**PROVIDED DATA**
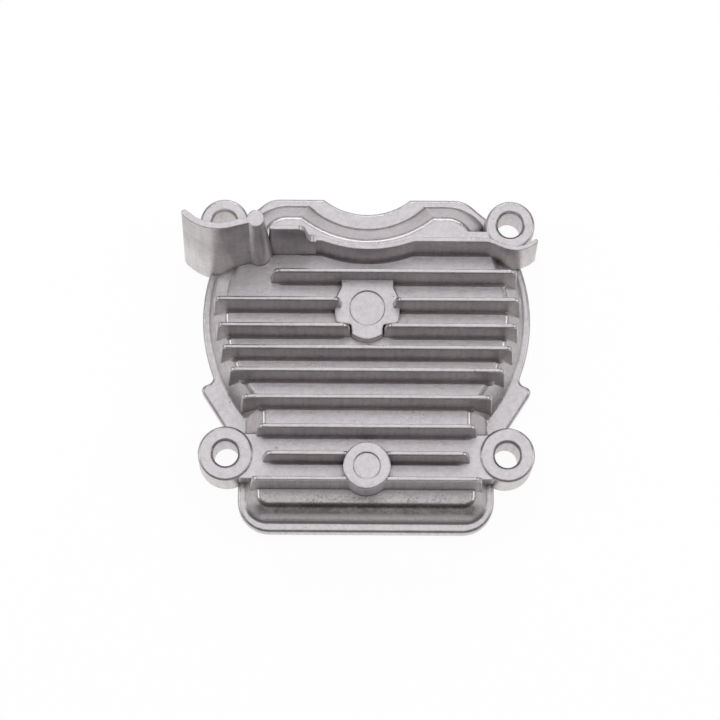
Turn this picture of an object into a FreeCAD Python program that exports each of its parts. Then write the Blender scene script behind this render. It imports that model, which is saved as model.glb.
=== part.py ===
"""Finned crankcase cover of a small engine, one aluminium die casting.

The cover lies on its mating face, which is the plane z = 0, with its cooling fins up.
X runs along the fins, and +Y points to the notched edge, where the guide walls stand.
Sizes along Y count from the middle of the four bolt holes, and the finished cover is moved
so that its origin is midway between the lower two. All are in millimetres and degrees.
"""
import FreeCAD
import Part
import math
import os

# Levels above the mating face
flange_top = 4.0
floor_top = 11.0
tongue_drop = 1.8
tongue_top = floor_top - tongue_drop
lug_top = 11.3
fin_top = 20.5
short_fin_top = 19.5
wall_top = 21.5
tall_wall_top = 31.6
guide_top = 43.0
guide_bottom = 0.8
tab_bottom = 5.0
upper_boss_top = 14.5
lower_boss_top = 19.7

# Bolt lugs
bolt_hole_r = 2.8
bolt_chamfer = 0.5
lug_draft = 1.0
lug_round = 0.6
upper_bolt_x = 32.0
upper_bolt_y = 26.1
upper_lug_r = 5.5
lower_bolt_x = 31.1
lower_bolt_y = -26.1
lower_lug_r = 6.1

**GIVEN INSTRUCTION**
Check each line above for "FreeCAD" and return the ones that have it.

**FINISHED TASK**
Turn this picture of an object into a FreeCAD Python program that exports each of its parts. Then write the Blender scene script behind this render. It imports that model, which is saved as model.glb.
import FreeCAD